Mary Reveley

Personal information
- Nationality: British
- Born: 22 September 1940 Groundhill Farm, Lingdale, Yorkshire
- Died: 30 October 2017 (aged 77)
- Occupation: Racehorse trainer
- Spouse: George Reveley
- Children: Keith Reveley, John Reveley

Horse racing career
- Sport: Horse racing
- Career wins: 2,010 (Jumps: 1,330; Flat: 680)

Major racing wins
- Future Champion Novices' Chase (1993) Sefton Novices' Hurdle (1995)

Significant horses
- Cab On Target, Marello, Mellottie, Morgan's Harbour

= Mary Reveley =

English racehorse trainer (1940–2017)

Mary Christiana Reveley (née Allison, 22 September 1940 - 30 October 2017) was an English racehorse trainer. She trained over 2,000 winners in a 26-year career, was the first woman to saddle 100 winners in a calendar year (in 1991), and also became the first female trainer to saddle 50 winners on the flat (in 1992).

==Career==
She was born on 22 September 1940 to Harry Allison, a farmer, at Groundhill Farm, Lingdale, Yorkshire, where she lived and trained throughout her life. She started training in 1978 and had her first winner, Hello Louis, on 26 May 1979 in a maiden hunter chase at Cartmel. Her first winner on the flat was King Charlemagne at Edinburgh on 11 July 1983.

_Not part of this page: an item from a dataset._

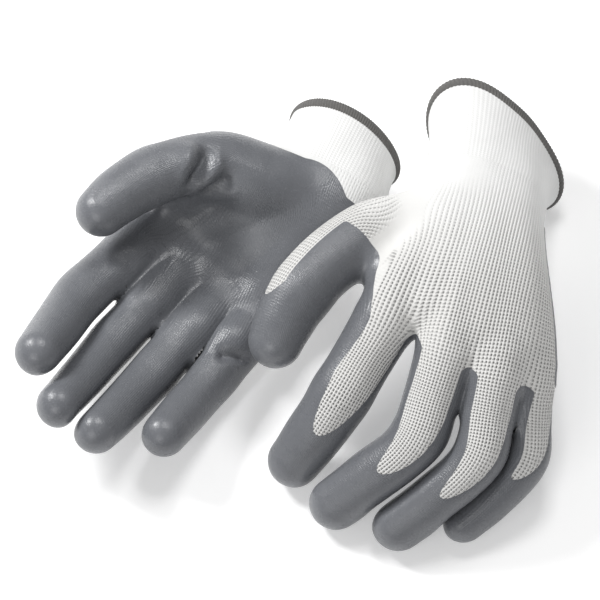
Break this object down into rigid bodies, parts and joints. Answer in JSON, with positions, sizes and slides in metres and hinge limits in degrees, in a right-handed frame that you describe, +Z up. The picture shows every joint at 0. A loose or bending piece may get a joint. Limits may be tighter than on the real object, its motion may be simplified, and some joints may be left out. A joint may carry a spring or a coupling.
{
  "type": "work gloves",
  "caption": "Pair of stretch-knit work gloves with rubber-dipped palms, finger sides and fingertips and elastic overlocked cuffs, shaped as if worn, one palm up and one palm down.",
  "frame": {"origin": "on the table, under the middle of the pair's bounding box", "axes": "+Z up; +X from the palm-up right glove towards the palm-down left glove; +Y from the fingertips towards the cuffs"},
  "size_m": [0.245, 0.2158, 0.0713],
  "materials": {
    "liner": "white knitted nylon",
    "coating": "grey nitrile, satin",
    "cuff": "white elastic rib knit",
    "hem": "dark grey overlock stitching"
  },
  "bodies": {
    "right_glove": {"right_hand_liner": "liner", "right_palm_coating": "coating", "right_cuff": "cuff", "right_cuff_hem": "hem"},
    "right_thumb_base": {"right_thumb_base_liner": "liner", "right_thumb_base_coating": "coating"},
    "right_thumb_tip": {"right_thumb_tip_liner": "liner", "right_thumb_tip_coating": "coating"},
    "right_index_base": {"right_index_base_liner": "liner", "right_index_base_coating": "coating"},
    "right_index_tip": {"right_index_tip_liner": "liner", "right_index_tip_coating": "coating"},
    "right_middle_base": {"right_middle_base_liner": "liner", "right_middle_base_coating": "coating"},
    "right_middle_tip": {"right_middle_tip_liner": "liner", "right_middle_tip_coating": "coating"},
    "right_ring_base": {"right_ring_base_liner": "liner", "right_ring_base_coating": "coating"},
    "right_ring_tip": {"right_ring_tip_liner": "liner", "right_ring_tip_coating": "coating"},
    "right_little_base": {"right_little_base_liner": "liner", "right_little_base_coating": "coating"},
    "right_little_tip": {"right_little_tip_liner": "liner", "right_little_tip_coating": "coating"},
    "left_glove": {"left_hand_liner": "liner", "left_palm_coating": "coating", "left_cuff": "cuff", "left_cuff_hem": "hem"},
    "left_thumb_base": {"left_thumb_base_liner": "liner", "left_thumb_base_coating": "coating"},
    "left_thumb_tip": {"left_thumb_tip_liner": "liner", "left_thumb_tip_coating": "coating"},
    "left_index_base": {"left_index_base_liner": "liner", "left_index_base_coating": "coating"},
    "left_index_tip": {"left_index_tip_liner": "liner", "left_index_tip_coating": "coating"},
    "left_middle_base": {"left_middle_base_liner": "liner", "left_middle_base_coating": "coating"},
    "left_middle_tip": {"left_middle_tip_liner": "liner", "left_middle_tip_coating": "coating"},
    "left_ring_base": {"left_ring_base_liner": "liner", "left_ring_base_coating": "coating"},
    "left_ring_tip": {"left_ring_tip_liner": "liner", "left_ring_tip_coating": "coating"},
    "left_little_base": {"left_little_base_liner": "liner", "left_little_base_coating": "coating"},
    "left_little_tip": {"left_little_tip_liner": "liner", "left_little_tip_coating": "coating"}
  },
  "joints": [
    {"name": "left_lift", "type": "slide", "parent": "right_glove", "child": "left_glove", "axis": [0, 0, 1], "range_m": [0, 0.15]},
    {"name": "right_thumb_root", "type": "hinge", "parent": "right_glove", "child": "right_thumb_base", "pos_m": [-0.03219, 0.0628, 0.05], "axis": [0.3482, -0.3482, 0.8704], "range_deg": [-20, 12], "stiffness_Nm_per_rad": 0.12},
    {"name": "right_thumb_middle", "type": "hinge", "parent": "right_thumb_base", "child": "right_thumb_tip", "pos_m": [-0.06319, 0.0518, 0.058], "axis": [0.3482, -0.3482, 0.8704], "range_deg": [-24, 14.4], "stiffness_Nm_per_rad": 0.08},
    {"name": "right_index_root", "type": "hinge", "parent": "right_glove", "child": "right_index_base", "pos_m": [-0.08069, 0.02092, 0.02425], "axis": [-0.7111, 0.6824, 0.1692], "range_deg": [-12, 20], "stiffness_Nm_per_rad": 0.12},
    {"name": "right_index_middle", "type": "hinge", "parent": "right_index_base", "child": "right_index_tip", "pos_m": [-0.09419, 0.0063, 0.0265], "axis": [-0.783, 0.5825, 0.2183], "range_deg": [-14.4, 24], "stiffness_Nm_per_rad": 0.08},
    {"name": "right_middle_root", "type": "hinge", "parent": "right_glove", "child": "right_middle_base", "pos_m": [-0.06569, 0.00595, 0.01715], "axis": [-0.7576, 0.6286, 0.1758], "range_deg": [-12, 20], "stiffness_Nm_per_rad": 0.12},
    {"name": "right_middle_middle", "type": "hinge", "parent": "right_middle_base", "child": "right_middle_tip", "pos_m": [-0.07919, -0.0107, 0.0185], "axis": [-0.7941, 0.5697, 0.2119], "range_deg": [-14.4, 24], "stiffness_Nm_per_rad": 0.08},
    {"name": "right_ring_root", "type": "hinge", "parent": "right_glove", "child": "right_ring_base", "pos_m": [-0.04994, -0.00985, 0.01366], "axis": [-0.7733, 0.6081, 0.1795], "range_deg": [-12, 20], "stiffness_Nm_per_rad": 0.12},
    {"name": "right_ring_middle", "type": "hinge", "parent": "right_ring_base", "child": "right_ring_tip", "pos_m": [-0.06119, -0.0247, 0.0155], "axis": [-0.7538, 0.6312, 0.1827], "range_deg": [-14.4, 24], "stiffness_Nm_per_rad": 0.08},
    {"name": "right_little_root", "type": "hinge", "parent": "right_glove", "child": "right_little_base", "pos_m": [-0.02832, -0.01468, 0.01146], "axis": [-0.7965, 0.5777, 0.1784], "range_deg": [-12, 20], "stiffness_Nm_per_rad": 0.12},
    {"name": "right_little_middle", "type": "hinge", "parent": "right_little_base", "child": "right_little_tip", "pos_m": [-0.03619, -0.0257, 0.012], "axis": [-0.77, 0.6089, 0.1906], "range_deg": [-14.4, 24], "stiffness_Nm_per_rad": 0.08},
    {"name": "left_thumb_root", "type": "hinge", "parent": "left_glove", "child": "left_thumb_base", "pos_m": [0.03081, 0.0228, 0.055], "axis": [0.4605, -0.4702, 0.7529], "range_deg": [-22, 4], "stiffness_Nm_per_rad": 0.12},
    {"name": "left_thumb_middle", "type": "hinge", "parent": "left_thumb_base", "child": "left_thumb_tip", "pos_m": [0.00181, -0.0032, 0.0565], "axis": [0.4605, -0.4702, 0.7529], "range_deg": [-26.4, 4.8], "stiffness_Nm_per_rad": 0.08},
    {"name": "left_index_root", "type": "hinge", "parent": "left_glove", "child": "left_index_base", "pos_m": [0.03291, -0.0348, 0.0452], "axis": [0.893, -0.4136, -0.1774], "range_deg": [-32, 0], "stiffness_Nm_per_rad": 0.12},
    {"name": "left_index_middle", "type": "hinge", "parent": "left_index_base", "child": "left_index_tip", "pos_m": [0.02481, -0.0492, 0.038], "axis": [0.7876, -0.1434, -0.5993], "range_deg": [-38.4, 0], "stiffness_Nm_per_rad": 0.08},
    {"name": "left_middle_root", "type": "hinge", "parent": "left_glove", "child": "left_middle_base", "pos_m": [0.06221, -0.05155, 0.04455], "axis": [0.9603, -0.2606, -0.099], "range_deg": [-32, 0], "stiffness_Nm_per_rad": 0.12},
    {"name": "left_middle_middle", "type": "hinge", "parent": "left_middle_base", "child": "left_middle_tip", "pos_m": [0.05681, -0.0682, 0.036], "axis": [0.52, 0.2507, -0.8166], "range_deg": [-38.4, 0], "stiffness_Nm_per_rad": 0.08},
    {"name": "left_ring_root", "type": "hinge", "parent": "left_glove", "child": "left_ring_base", "pos_m": [0.08596, -0.0588, 0.04275], "axis": [0.9808, -0.1828, -0.0678], "range_deg": [-32, 0], "stiffness_Nm_per_rad": 0.12},
    {"name": "left_ring_middle", "type": "hinge", "parent": "left_ring_base", "child": "left_ring_tip", "pos_m": [0.08281, -0.0732, 0.036], "axis": [0.4453, 0.2983, -0.8442], "range_deg": [-38.4, 0], "stiffness_Nm_per_rad": 0.08},
    {"name": "left_little_root", "type": "hinge", "parent": "left_glove", "child": "left_little_base", "pos_m": [0.10343, -0.0586, 0.0342], "axis": [0.9956, -0.0929, 0.0071], "range_deg": [-32, 0], "stiffness_Nm_per_rad": 0.12},
    {"name": "left_little_middle", "type": "hinge", "parent": "left_little_base", "child": "left_little_tip", "pos_m": [0.10231, -0.0712, 0.027], "axis": [0.4114, 0.4242, -0.8067], "range_deg": [-38.4, 0], "stiffness_Nm_per_rad": 0.08}
  ],
  "couplings": [
    {"joint": "right_thumb_middle", "follows": "right_thumb_root", "ratio": 1.2},
    {"joint": "right_index_middle", "follows": "right_index_root", "ratio": 1.2},
    {"joint": "right_middle_middle", "follows": "right_middle_root", "ratio": 1.2},
    {"joint": "right_ring_middle", "follows": "right_ring_root", "ratio": 1.2},
    {"joint": "right_little_middle", "follows": "right_little_root", "ratio": 1.2},
    {"joint": "left_thumb_middle", "follows": "left_thumb_root", "ratio": 1.2},
    {"joint": "left_index_middle", "follows": "left_index_root", "ratio": 1.2},
    {"joint": "left_middle_middle", "follows": "left_middle_root", "ratio": 1.2},
    {"joint": "left_ring_middle", "follows": "left_ring_root", "ratio": 1.2},
    {"joint": "left_little_middle", "follows": "left_little_root", "ratio": 1.2}
  ]
}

Until 1981, she trained with a permit, and then with a full licence for 23 years. She trained from Groundhill Farm except for a short period in 1989-90, when she was based at Whitewall Cottages, Malton, North Yorkshire.

She had remarkable success with Cab On Target, winning the Grade 1 Future Champion Novices' Chase, the Long Distance Hurdles at Newbury and Ascot, and the West Yorkshire Hurdle twice, among a total of 20 wins from 46 races. Her other Grade 1 winner was Morgan's Harbour in the 1995 Sefton Novices' Hurdle, while Marello was a multiple Grade 2 winner. Other major winners included Seven Towers in the Midlands Grand National in 1997 and Into The Red in the Becher Chase in 1994 and 1996. Peter Niven was a regular jockey for her.

On the flat, she won the Cambridgeshire Handicap in 1991 with 20-time winning former hurdler Mellottie, and the Cesarewitch Handicap with Old Red and Turnpole in 1995 and 1997 respectively.

Her son Keith said of the most successful era, "The yard was absolutely flying in the late 1990s and early 2000s. It was a fantastic time and I don't think we appreciated it as much as we should have at the time. It was an unbelievable run and they were great days."
 At their peak, the stable had 120 horses.

Her last winner was Spitting Image at Redcar on 8 August 2004, after which her son Keith took over the yard, now numbering 60 horses, although she continued to be involved in point-to-point racing.

Her best season over jumps was 1999-2000 when she had 105 winners, though her highest position in the jump trainers' championship was fourth in 1996-97. On the flat, her highest position was 18th in 1993, and her highest win total was 84 in 1994. In total she had 1,330 winners over jumps and 680 on the flat.

She died on 30 October 2017 at the age of 77. She collapsed while out in the yard with her horses. Son Keith said, "She has passed away doing something she absolutely loved."

==Personality==
According to racing journalist Cornelius Lysaght she seemed "a quiet, homely character, like your friend's lovely mother, but outward appearances clearly belied a steely inward resolve". Her stables were the "shrewdest of forces", especially in the north. On her retirement, The Guardian referred to her career as "one of the most remarkable of recent years", calling her a "canny granny".

Her favourite racecourses were all near her home - Redcar, Wetherby, Sedgefield, Newcastle and Kelso.

She was a fan of soap operas.

==Family==

Mary married George Reveley in 1960, and had two sons - Keith, who was her assistant and took over the training licence in 2004, and John. Keith is father to James, a jockey, who shortly before her death made her a great-grandmother when he had his first child. James was crowned the champion national hunt jockey of France in 2016.